Since elections for the Gujarat Assembly are almost a month away, the jury is still out. But, there is one precedent that needs to be kept in mind. Soon after the Patidar stir in July 2015, the BJP suffered serious losses in elections for panchayats in Gujarat. This was largely attributed to the anger amid Patidars and Hardik's call for uprooting the BJP.
Many believe that Hardik is an example of Keshubhai Patel syndrome. In 2012, Patel, a former chief minister and Patidar leader, had broken away from the BJP to contest the polls. His presence was widely believed to be a threat to the BJP, predicated on the hope that he would take away a section of Patel votes from the BJP. But, on the day of the elections, all Keshubhai had to be happy with was a shared piece of mithai with Modi, who, in a crafty display of both humility and hubris, visited the defeated leader's home to seek his blessings after another resounding victory.
But, the difference between Hardik and Keshubhai Patel, essentially, was this: While one of them has been fighting for the Patidars for quite some time, the other had floated a political party just before the elections, and, thus, appeared to be opportunistic.

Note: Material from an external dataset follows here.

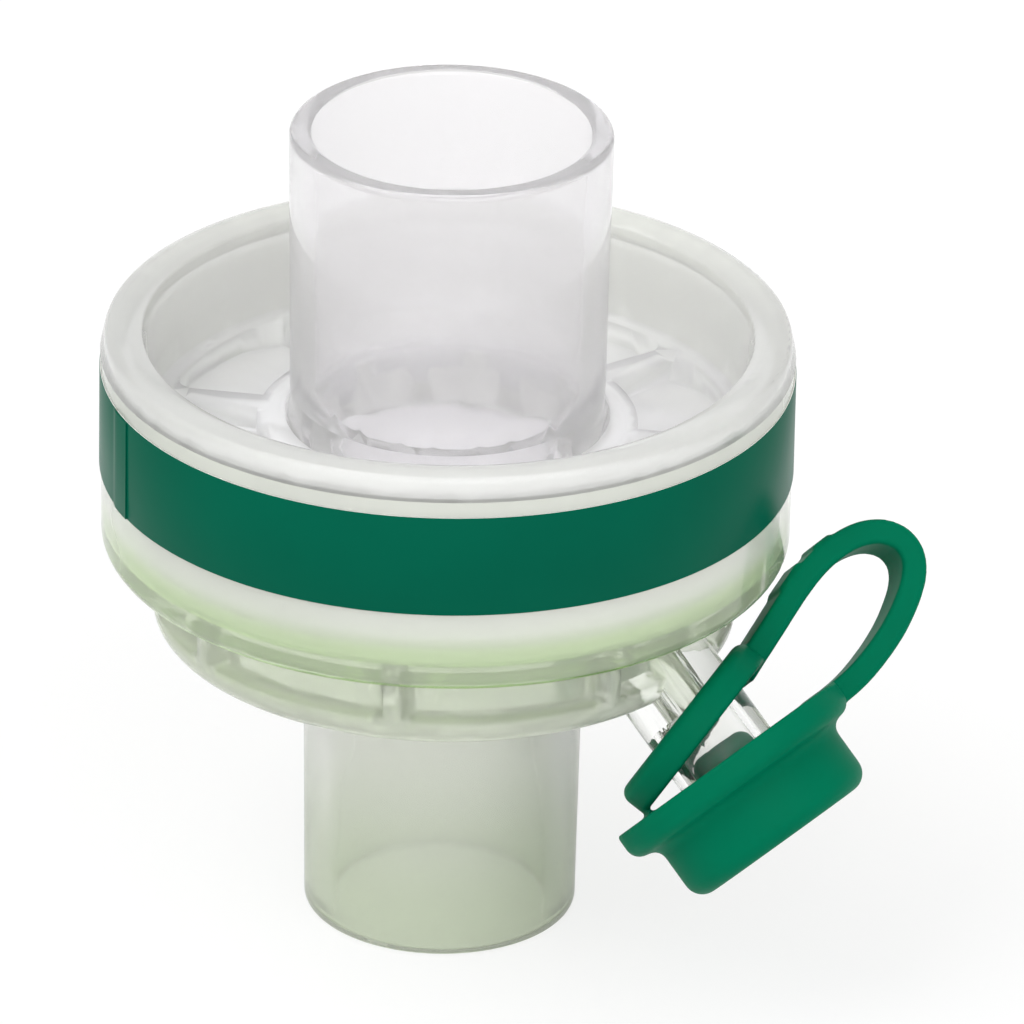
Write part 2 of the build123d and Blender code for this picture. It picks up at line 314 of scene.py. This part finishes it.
onPort &= (radius > lowerShape["drumRadius"]) | (height < lowerShape["drumBottom"])
finish = np.where(onPort, 2, np.where(onCone, 1, 0))
lowerHousing.data.polygons.foreach_set("material_index", finish.astype(np.int32))
ridesAs(lowerHousing, "filter_body", "clear_housing", "lower_housing")
print("lower housing", len(lowerHousing.data.polygons), "faces")


# Media: a paper disc over a felt membrane
fibreLook = {
    "turns": (0.4, 1.9), "stretch": (1.0, 0.18, 1.0), "detail": 4.0, "fleckSpan": (0.4, 0.75), "depth": 0.1,
    "rough": 0.9, "specular": 0.1,
}


def fibrous(name, look):
    # matted fibres: stretched noise seen twice at a slant, as colour flecks and as height
    mat, tree, bsdf = newMaterial(name)
    coord = addNode(tree, "ShaderNodeTexCoord").outputs["Object"]
    layers = []
    for turn in fibreLook["turns"]:
        inputs = {"Vector": coord, "Rotation": (0, 0, turn), "Scale": fibreLook["stretch"]}
        slant = addNode(tree, "ShaderNodeMapping", inputs).outputs["Vector"]
        inputs = {"Vector": slant, "Scale": look["scale"], "Detail": fibreLook["detail"]}
        layers.append(addNode(tree, "ShaderNodeTexNoise", inputs).outputs["Fac"])
    matted = calculate(tree, "MAXIMUM", *layers)
    fleck = remap(tree, matted, fibreLook["fleckSpan"])
    tree.links.new(blend(tree, "RGBA", fleck, look["dark"], look["colour"]), bsdf.inputs["Base Color"])
    relief(tree, bsdf, matted, look["bump"], fibreLook["depth"])
    bsdf.inputs["Roughness"].default_value = fibreLook["rough"]
    bsdf.inputs["Specular IOR Level"].default_value = fibreLook["specular"]
    return mat


def mediaOutline(shape):
    # a disc's half section from its axis out and back, its edge rounded
    return roundedOutline([
        (0, shape["bottom"], 0),
        (shape["radius"], shape["bottom"], shape["bottomRound"]),
        (shape["radius"], shape["top"], shape["topRound"]),
        (0, shape["top"], 0),
    ])


discShape = {
    "radius": 16.37, "bottom": 24.6, "top": 27.08, "bottomRound": 0.1, "topRound": 0.35, "sharp": 50,
}
discLook = {"colour": shade(249, 248, 250), "dark": shade(240, 239, 243), "scale": 900.0, "bump": 0.25}
points = turnedPoints(mediaOutline(discShape))
moistureDisc = gridObject("moistureDisc", points, wrapRows=True, wrapColumns=True)
closeAndSmooth(moistureDisc.data, discShape["sharp"])
moistureDisc.data.materials.append(fibrous("paper media", discLook))
ridesAs(moistureDisc, "filter_body", "media_white", "hme_disc")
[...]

If voters look at Hardik a little more kindly than Keshubhai, this time the mithai may literally be in some other plate. But, whatever be the outcome of the election, you have to give at least this much to Hardik: For the first time in the history of Indian democracy, a 23-year-old who can't even contest an election has become the game changer.
Such is his value that the only question now worth exploring is this: How many votes can Hardik swing in the election?